# START OF DATASET EXTRACT

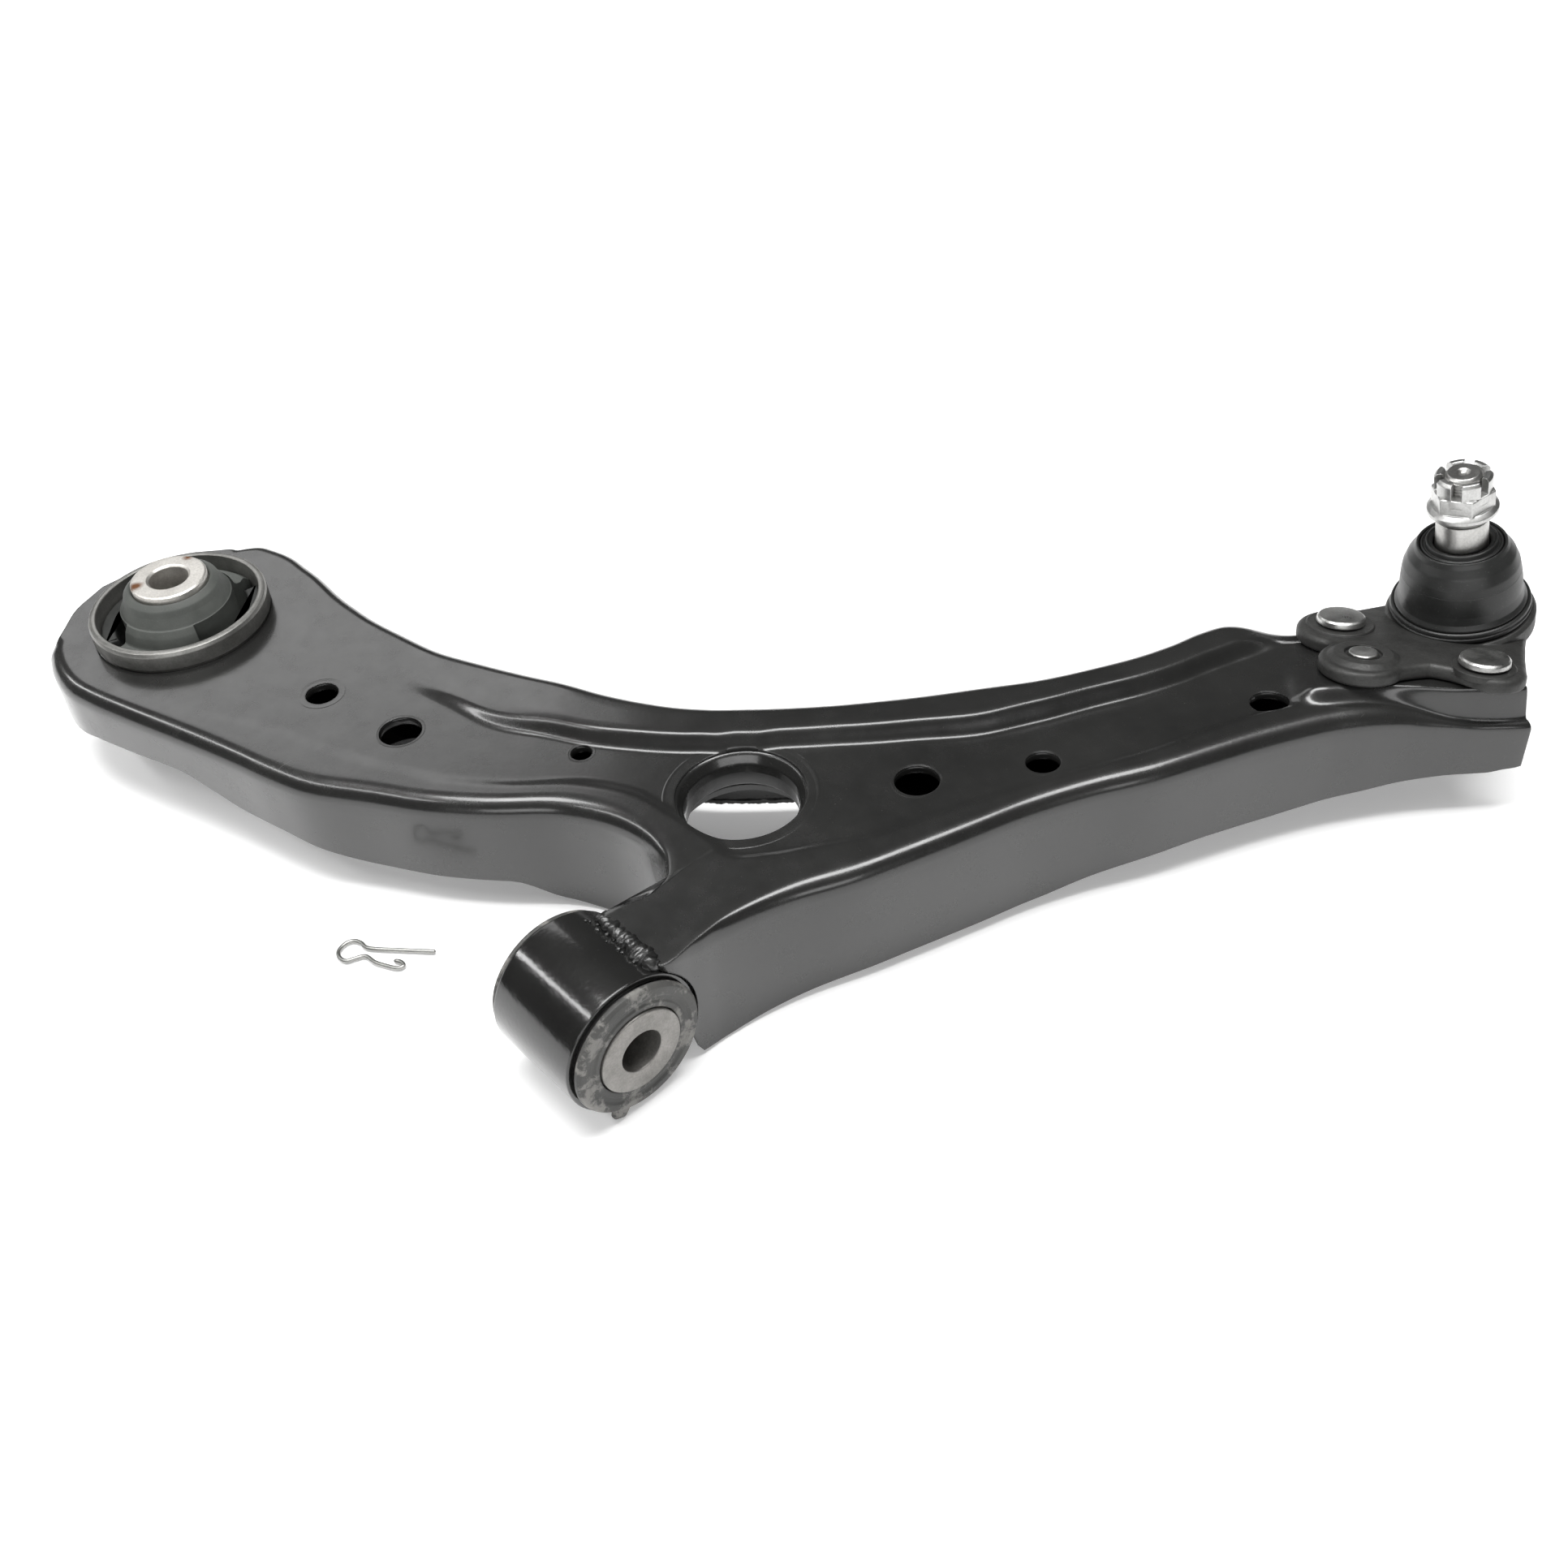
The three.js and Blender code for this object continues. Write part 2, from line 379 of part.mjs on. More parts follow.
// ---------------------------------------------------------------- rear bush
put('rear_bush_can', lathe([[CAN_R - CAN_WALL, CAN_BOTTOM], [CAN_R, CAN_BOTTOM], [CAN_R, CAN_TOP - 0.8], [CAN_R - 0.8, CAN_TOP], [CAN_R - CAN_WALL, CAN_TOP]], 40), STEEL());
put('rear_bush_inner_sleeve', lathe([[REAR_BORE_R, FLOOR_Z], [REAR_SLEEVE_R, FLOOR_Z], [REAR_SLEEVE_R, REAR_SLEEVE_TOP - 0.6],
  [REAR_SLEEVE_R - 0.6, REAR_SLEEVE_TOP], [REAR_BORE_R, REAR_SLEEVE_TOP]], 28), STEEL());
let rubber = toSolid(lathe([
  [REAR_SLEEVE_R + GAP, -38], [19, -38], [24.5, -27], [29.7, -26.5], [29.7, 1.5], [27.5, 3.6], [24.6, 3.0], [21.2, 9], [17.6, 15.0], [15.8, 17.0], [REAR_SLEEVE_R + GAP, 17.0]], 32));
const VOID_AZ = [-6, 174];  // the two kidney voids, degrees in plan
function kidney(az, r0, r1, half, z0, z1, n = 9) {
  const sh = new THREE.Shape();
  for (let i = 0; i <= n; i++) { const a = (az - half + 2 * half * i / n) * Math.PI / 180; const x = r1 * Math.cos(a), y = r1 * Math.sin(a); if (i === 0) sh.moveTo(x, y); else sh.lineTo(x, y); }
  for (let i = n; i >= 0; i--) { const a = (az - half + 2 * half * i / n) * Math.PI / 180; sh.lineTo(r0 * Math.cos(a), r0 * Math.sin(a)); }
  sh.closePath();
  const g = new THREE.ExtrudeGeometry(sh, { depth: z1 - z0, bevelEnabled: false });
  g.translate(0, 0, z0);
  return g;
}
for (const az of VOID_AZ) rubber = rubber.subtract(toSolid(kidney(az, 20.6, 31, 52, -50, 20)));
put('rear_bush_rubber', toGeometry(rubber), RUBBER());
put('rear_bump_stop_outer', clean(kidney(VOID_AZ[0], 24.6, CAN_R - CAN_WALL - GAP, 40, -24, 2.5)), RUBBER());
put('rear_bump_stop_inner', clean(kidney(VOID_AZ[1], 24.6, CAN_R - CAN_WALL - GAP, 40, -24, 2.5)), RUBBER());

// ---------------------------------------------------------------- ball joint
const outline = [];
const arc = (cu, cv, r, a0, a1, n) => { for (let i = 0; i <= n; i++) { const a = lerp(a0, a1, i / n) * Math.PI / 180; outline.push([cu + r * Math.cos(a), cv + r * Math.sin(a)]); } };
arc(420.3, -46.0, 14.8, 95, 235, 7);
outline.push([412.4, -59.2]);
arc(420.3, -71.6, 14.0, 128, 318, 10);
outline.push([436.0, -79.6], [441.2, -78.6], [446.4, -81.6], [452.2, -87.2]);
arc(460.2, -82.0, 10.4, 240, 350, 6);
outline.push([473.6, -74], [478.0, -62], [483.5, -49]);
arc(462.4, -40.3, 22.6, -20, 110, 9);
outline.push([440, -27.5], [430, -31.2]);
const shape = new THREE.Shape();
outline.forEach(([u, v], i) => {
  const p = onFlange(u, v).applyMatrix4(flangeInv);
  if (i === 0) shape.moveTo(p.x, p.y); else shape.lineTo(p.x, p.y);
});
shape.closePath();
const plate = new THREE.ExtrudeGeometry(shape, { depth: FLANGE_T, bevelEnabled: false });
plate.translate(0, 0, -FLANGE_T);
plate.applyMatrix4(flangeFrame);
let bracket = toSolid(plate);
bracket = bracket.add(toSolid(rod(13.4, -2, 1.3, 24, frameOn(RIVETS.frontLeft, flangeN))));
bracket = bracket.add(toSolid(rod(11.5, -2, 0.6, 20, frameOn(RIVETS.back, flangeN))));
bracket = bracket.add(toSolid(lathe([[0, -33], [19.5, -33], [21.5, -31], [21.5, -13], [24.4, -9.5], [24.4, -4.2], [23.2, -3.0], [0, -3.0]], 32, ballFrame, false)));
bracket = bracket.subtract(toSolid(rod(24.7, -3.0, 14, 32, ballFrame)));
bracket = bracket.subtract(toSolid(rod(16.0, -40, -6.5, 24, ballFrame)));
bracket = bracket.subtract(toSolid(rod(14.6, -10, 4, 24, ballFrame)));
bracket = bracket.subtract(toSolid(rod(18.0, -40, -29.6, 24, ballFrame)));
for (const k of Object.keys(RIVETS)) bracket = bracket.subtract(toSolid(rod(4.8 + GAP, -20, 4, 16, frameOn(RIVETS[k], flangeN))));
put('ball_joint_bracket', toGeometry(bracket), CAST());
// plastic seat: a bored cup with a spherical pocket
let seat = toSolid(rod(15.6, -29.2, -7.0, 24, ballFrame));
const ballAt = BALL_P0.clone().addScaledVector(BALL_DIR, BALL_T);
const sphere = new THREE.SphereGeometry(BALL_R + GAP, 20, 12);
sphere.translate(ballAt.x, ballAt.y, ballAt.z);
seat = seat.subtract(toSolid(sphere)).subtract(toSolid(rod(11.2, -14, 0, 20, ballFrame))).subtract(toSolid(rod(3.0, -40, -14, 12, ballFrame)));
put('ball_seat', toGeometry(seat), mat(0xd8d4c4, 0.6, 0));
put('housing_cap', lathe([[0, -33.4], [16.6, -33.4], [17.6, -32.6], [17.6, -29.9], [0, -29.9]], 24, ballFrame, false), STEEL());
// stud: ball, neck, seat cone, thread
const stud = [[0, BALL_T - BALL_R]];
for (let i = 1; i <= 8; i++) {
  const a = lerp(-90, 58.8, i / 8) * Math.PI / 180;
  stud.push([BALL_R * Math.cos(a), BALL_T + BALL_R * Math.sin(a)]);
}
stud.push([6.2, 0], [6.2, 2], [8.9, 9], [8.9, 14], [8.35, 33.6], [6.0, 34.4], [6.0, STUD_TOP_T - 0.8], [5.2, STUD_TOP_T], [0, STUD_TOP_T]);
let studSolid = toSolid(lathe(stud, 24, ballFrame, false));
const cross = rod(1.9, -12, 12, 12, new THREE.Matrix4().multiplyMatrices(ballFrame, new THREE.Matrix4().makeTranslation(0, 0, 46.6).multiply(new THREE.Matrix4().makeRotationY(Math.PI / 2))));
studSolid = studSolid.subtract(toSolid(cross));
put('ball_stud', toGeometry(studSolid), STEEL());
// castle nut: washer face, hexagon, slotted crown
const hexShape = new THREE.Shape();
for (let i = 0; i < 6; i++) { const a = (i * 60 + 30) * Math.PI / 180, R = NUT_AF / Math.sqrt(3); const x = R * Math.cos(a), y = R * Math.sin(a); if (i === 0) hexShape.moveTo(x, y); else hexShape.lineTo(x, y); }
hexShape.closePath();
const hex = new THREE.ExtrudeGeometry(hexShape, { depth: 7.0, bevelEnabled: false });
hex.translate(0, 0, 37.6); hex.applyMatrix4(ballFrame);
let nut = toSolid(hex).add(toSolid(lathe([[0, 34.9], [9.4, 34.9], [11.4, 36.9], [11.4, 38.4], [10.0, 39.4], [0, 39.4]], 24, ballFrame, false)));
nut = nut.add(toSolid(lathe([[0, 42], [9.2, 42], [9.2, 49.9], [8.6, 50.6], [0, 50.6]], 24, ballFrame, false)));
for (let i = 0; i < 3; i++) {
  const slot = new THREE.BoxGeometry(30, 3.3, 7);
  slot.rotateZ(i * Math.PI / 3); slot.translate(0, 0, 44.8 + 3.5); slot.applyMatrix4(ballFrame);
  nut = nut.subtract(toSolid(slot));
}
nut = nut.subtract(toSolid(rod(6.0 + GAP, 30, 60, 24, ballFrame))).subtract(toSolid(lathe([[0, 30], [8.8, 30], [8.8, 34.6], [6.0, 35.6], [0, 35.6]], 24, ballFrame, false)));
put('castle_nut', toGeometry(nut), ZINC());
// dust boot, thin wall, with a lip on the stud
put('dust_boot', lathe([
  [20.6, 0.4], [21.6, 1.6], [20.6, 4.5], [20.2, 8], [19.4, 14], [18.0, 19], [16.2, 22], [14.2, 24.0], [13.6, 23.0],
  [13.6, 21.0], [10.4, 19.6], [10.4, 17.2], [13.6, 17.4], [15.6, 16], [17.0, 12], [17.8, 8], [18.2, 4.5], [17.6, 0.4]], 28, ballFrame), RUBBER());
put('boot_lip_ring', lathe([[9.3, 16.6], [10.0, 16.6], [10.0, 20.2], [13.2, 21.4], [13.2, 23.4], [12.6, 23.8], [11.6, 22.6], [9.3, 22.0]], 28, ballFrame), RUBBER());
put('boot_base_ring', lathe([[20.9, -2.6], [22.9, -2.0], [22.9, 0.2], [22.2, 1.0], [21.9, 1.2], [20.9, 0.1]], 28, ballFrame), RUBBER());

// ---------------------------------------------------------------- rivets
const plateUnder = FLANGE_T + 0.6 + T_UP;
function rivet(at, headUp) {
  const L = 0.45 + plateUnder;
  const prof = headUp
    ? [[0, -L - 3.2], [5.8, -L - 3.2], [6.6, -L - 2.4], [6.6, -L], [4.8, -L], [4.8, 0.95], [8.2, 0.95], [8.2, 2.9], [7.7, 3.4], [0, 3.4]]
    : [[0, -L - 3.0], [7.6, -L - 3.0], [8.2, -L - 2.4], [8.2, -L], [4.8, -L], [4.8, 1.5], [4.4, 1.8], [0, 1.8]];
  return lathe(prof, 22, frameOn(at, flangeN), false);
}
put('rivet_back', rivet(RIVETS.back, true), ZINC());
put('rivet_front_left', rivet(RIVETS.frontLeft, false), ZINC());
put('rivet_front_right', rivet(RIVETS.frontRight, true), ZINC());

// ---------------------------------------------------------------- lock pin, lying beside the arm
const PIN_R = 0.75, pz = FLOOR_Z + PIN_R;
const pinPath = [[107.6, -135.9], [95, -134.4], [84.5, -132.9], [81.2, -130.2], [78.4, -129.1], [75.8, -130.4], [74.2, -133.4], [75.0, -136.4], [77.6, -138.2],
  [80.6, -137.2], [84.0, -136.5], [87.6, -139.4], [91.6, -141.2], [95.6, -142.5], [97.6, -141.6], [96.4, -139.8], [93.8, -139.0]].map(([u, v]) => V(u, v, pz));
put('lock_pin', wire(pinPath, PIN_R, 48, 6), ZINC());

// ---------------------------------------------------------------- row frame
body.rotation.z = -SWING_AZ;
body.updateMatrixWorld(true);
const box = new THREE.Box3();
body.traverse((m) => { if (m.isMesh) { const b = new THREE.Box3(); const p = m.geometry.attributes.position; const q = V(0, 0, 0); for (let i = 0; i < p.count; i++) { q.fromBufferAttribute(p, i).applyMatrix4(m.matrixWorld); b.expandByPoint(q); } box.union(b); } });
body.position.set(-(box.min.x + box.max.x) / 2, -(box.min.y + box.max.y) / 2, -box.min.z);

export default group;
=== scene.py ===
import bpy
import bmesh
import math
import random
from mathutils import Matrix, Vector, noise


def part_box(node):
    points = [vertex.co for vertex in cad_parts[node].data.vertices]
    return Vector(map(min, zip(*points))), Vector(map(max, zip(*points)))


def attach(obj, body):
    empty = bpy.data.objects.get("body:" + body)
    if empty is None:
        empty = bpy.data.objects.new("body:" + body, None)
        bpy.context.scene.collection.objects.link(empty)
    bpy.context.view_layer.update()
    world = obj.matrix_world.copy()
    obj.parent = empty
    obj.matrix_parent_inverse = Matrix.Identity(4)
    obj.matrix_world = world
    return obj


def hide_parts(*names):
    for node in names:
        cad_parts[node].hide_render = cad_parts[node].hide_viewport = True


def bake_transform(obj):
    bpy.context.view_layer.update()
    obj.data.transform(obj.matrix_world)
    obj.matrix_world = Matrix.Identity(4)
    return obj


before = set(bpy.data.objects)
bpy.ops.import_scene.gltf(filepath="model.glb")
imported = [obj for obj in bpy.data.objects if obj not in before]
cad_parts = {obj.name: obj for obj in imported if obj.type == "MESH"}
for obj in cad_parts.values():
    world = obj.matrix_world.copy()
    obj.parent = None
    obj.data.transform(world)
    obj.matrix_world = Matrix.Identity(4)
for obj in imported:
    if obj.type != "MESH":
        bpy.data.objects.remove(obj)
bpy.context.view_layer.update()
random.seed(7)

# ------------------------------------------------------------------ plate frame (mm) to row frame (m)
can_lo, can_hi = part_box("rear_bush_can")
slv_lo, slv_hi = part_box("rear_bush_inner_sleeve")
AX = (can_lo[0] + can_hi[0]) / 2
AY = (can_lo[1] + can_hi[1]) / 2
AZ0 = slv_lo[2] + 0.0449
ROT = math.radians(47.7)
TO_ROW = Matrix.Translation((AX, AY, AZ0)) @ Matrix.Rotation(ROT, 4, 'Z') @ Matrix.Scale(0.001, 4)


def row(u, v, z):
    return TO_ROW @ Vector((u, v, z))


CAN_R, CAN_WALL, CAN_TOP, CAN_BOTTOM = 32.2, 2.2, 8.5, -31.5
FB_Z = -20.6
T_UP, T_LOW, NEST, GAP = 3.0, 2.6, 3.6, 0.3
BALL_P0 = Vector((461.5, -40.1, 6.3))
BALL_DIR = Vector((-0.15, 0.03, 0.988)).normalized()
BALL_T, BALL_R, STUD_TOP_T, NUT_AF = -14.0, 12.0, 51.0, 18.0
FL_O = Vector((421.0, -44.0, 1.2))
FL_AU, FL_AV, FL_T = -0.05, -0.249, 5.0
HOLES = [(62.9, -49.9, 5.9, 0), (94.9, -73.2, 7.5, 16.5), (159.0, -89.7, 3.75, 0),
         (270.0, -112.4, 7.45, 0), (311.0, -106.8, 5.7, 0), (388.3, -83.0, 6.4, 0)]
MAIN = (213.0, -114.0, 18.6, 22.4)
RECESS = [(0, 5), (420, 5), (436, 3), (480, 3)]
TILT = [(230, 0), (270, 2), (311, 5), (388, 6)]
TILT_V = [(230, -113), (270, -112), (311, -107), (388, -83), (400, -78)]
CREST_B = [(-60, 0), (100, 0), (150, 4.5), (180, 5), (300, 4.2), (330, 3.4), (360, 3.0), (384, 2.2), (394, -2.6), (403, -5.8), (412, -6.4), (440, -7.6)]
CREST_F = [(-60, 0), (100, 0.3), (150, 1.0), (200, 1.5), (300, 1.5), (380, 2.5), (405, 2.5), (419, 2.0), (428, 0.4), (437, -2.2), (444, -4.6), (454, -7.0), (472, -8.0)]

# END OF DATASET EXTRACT

STATED GOAL: Return exactly, please, the lines of the material from the first one down to and including the line where "put('rear_bump_stop_inner', clean(kidney(VOID_AZ[1], 24.6, CAN_R" appears.

FINISHED ANSWER:
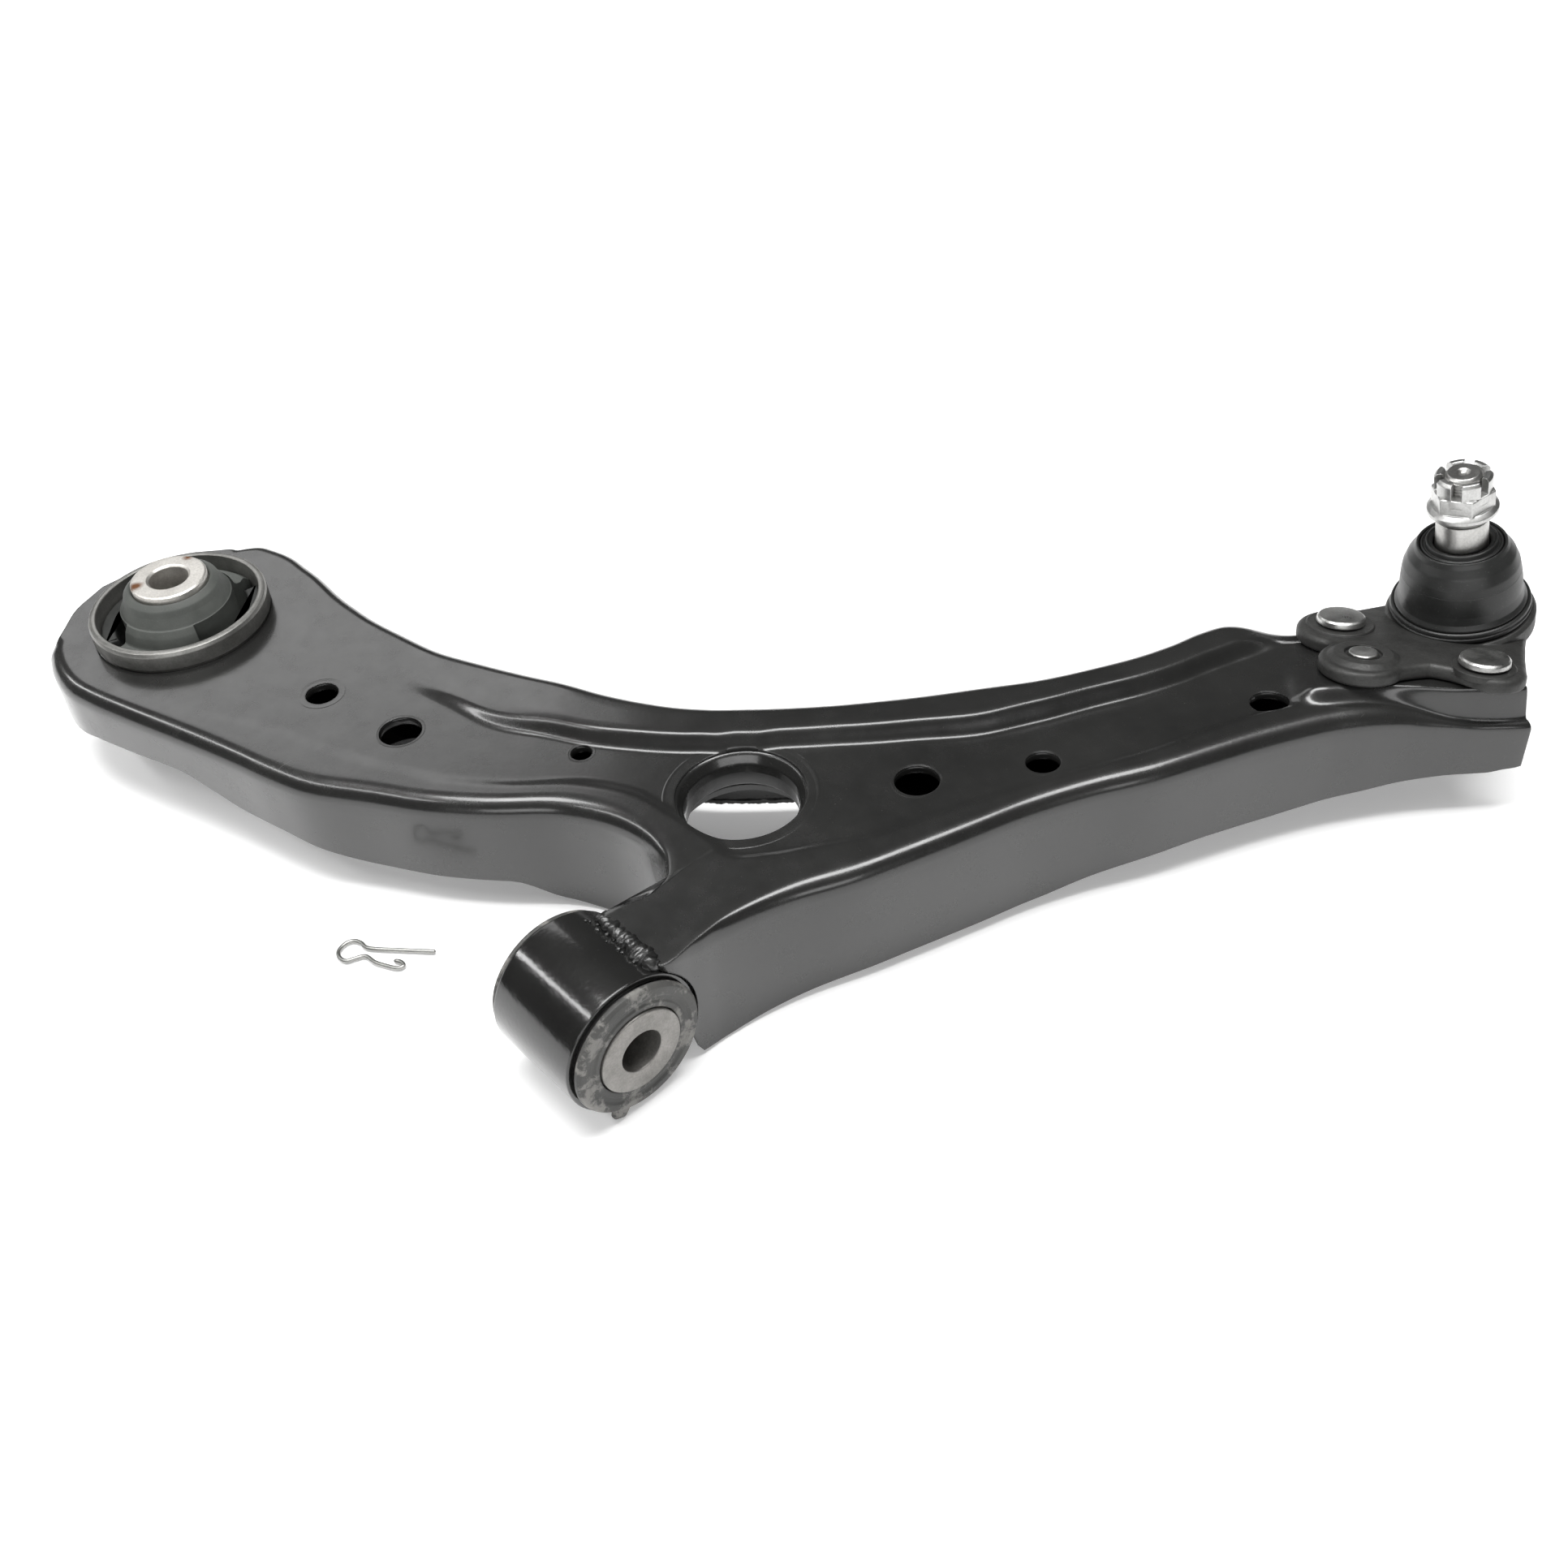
The three.js and Blender code for this object continues. Write part 2, from line 379 of part.mjs on. More parts follow.
// ---------------------------------------------------------------- rear bush
put('rear_bush_can', lathe([[CAN_R - CAN_WALL, CAN_BOTTOM], [CAN_R, CAN_BOTTOM], [CAN_R, CAN_TOP - 0.8], [CAN_R - 0.8, CAN_TOP], [CAN_R - CAN_WALL, CAN_TOP]], 40), STEEL());
put('rear_bush_inner_sleeve', lathe([[REAR_BORE_R, FLOOR_Z], [REAR_SLEEVE_R, FLOOR_Z], [REAR_SLEEVE_R, REAR_SLEEVE_TOP - 0.6],
  [REAR_SLEEVE_R - 0.6, REAR_SLEEVE_TOP], [REAR_BORE_R, REAR_SLEEVE_TOP]], 28), STEEL());
let rubber = toSolid(lathe([
  [REAR_SLEEVE_R + GAP, -38], [19, -38], [24.5, -27], [29.7, -26.5], [29.7, 1.5], [27.5, 3.6], [24.6, 3.0], [21.2, 9], [17.6, 15.0], [15.8, 17.0], [REAR_SLEEVE_R + GAP, 17.0]], 32));
const VOID_AZ = [-6, 174];  // the two kidney voids, degrees in plan
function kidney(az, r0, r1, half, z0, z1, n = 9) {
  const sh = new THREE.Shape();
  for (let i = 0; i <= n; i++) { const a = (az - half + 2 * half * i / n) * Math.PI / 180; const x = r1 * Math.cos(a), y = r1 * Math.sin(a); if (i === 0) sh.moveTo(x, y); else sh.lineTo(x, y); }
  for (let i = n; i >= 0; i--) { const a = (az - half + 2 * half * i / n) * Math.PI / 180; sh.lineTo(r0 * Math.cos(a), r0 * Math.sin(a)); }
  sh.closePath();
  const g = new THREE.ExtrudeGeometry(sh, { depth: z1 - z0, bevelEnabled: false });
  g.translate(0, 0, z0);
  return g;
}
for (const az of VOID_AZ) rubber = rubber.subtract(toSolid(kidney(az, 20.6, 31, 52, -50, 20)));
put('rear_bush_rubber', toGeometry(rubber), RUBBER());
put('rear_bump_stop_outer', clean(kidney(VOID_AZ[0], 24.6, CAN_R - CAN_WALL - GAP, 40, -24, 2.5)), RUBBER());
put('rear_bump_stop_inner', clean(kidney(VOID_AZ[1], 24.6, CAN_R - CAN_WALL - GAP, 40, -24, 2.5)), RUBBER());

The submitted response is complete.